Zdaniem ekspertów przełoży się to na konieczność poszerzania kompetencji lub wręcz przekwalifikowania części pracowników. Ale – mimo to – aż 88 proc. Polaków nie obawia się, że automatyzacja i robotyzacja wdrożona w firmie mogą odebrać im pracę. Z „Barometru Polskiego Rynku Pracy” wynika, że strach odczuwa jedynie co dziesiąty zatrudniony. Dodatkowo badania Personnel Service wskazują, iż połowa pracowników dostrzega w tych technologiach szansę.

Niska świadomość

Specjaliści z Personnel Service przekonują: na brak obaw przed robotyzacją składa się m.in. mała świadomość zmian, jakie dla rynku zatrudnienia niesie ze sobą jej rozwój.

– Większość z nas nie obawia się robotyzacji. Głównie wynika to z tego, że większości bezpośrednio ona nie dotyczy. W Polsce wprowadzanie tych technologii dopiero raczkuje, wyjątek stanowi produkcja przemysłowa oraz część sektora magazynowego. W pozostałych branżach i działach nie było specjalnej presji na wdrażanie automatyzacji, ze względu na relatywnie niskie, w stosunku do innych państw UE, koszty zatrudnienia – tłumaczy Krzysztof Inglot, prezes Personnel Service. Jak podkreśla, wydawało się, że skoro nawet dynamicznie pogłębiający się deficyt kadrowy tego procesu nie przyspieszył, to nastanie ery robotów jest odległe.

CZYTAJ TAKŻE: Czy koronawirus przyspieszy robotyzację firm

– Tymczasem koronawirus zmusił polskie firmy do przeniesienia stanowisk pracy do otoczeniu w pełni cyfrowego, a to uwydatniło wszelkie technologiczne błędy i bariery. W wielu przypadkach da się je zlikwidować właśnie przy pomocy automatyzacji – kontynuuje. I dodaje, że dlatego jej rozwój jest nieunikniony.

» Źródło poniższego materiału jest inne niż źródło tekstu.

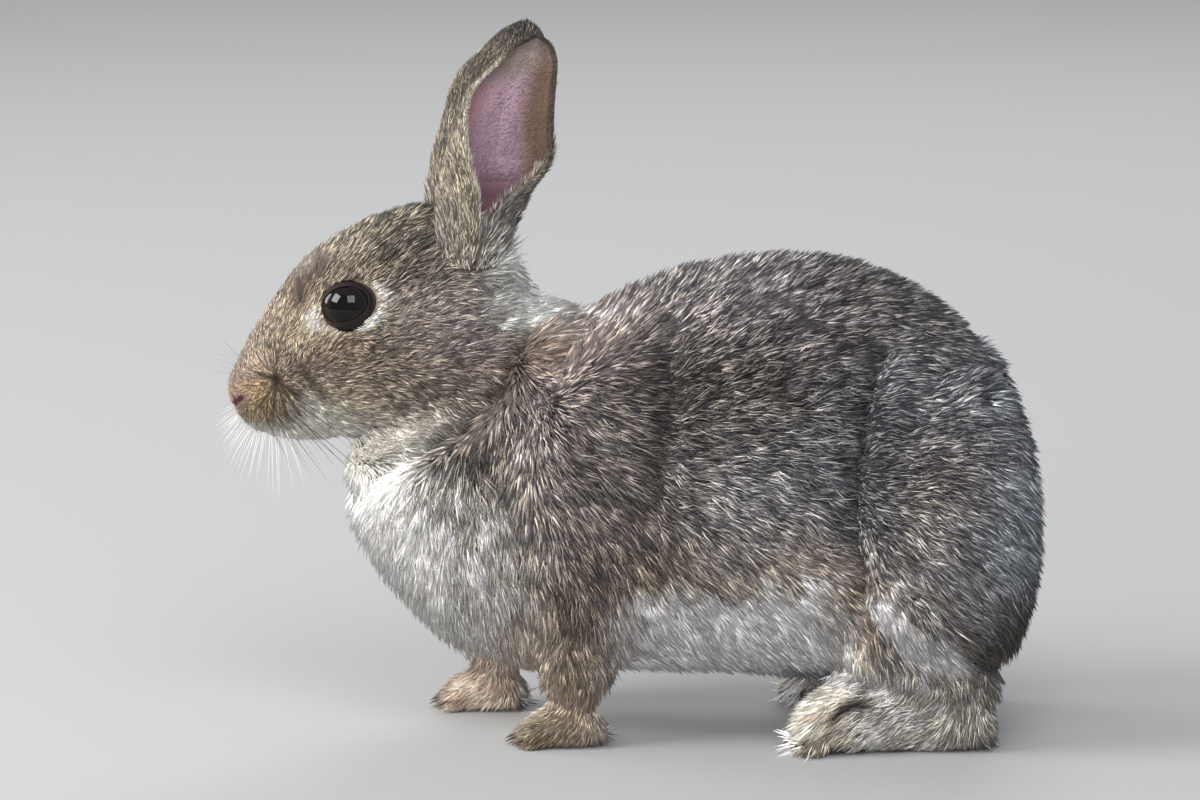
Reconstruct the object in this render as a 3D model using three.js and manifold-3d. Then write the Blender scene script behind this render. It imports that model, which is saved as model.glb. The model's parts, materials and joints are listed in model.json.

Wiele zawodów można zautomatyzować

Z analizy OECD wynika, że ok. 14 proc. zawodów i specjalności w 32 krajach, w tym w Polsce, jest mocno podatnych na automatyzację. Dla kolejnych 32 proc. stanowisk ryzyko automatyzacji wynosi 50-70 proc.

Chociaż połowa pracowników dostrzega dla siebie szansę w automatyzacji i robotyzacji, to tylko 12 proc. osób w przyszłości zamierza w związku z tym zdobywać nowe kwalifikacje. A możliwości jakie stwarzają te technologie, bez motywacji do poszerzania zakresu umiejętności, będą trudne do wykorzystania. To wyzwanie, bo 85 proc. pracowników w naszym kraju twierdzi, iż nie zamierza się przekwalifikować czy zdobywać nowe kompetencje.

CZYTAJ TAKŻE: Firmy nie są gotowe na nagłą automatyzację

– Błyskawiczna globalizacja produkcji i nieustanie rosnąca konkurencja ze strony państw rozwijających się sprawiły, że firmy zmuszone są do poszukiwania innowacyjnych rozwiązań. Metodologia organizacji pracy, która sprawdziła się w procesach produkcyjnych, wdrażana jest w innych obszarach biznesowych. Niezależnie od rodzaju robotyzacji, jej rozwój i wprowadzanie oznacza konieczność poszerzania kwalifikacji i specjalizacji przez pracowników, aby z jednej strony móc z robotem współpracować, a z drugiej posiadać takie umiejętności, których nie da się lub nie opłaca się zautomatyzować – komentuje Marcin Wojsa, prezes Abile Consulting.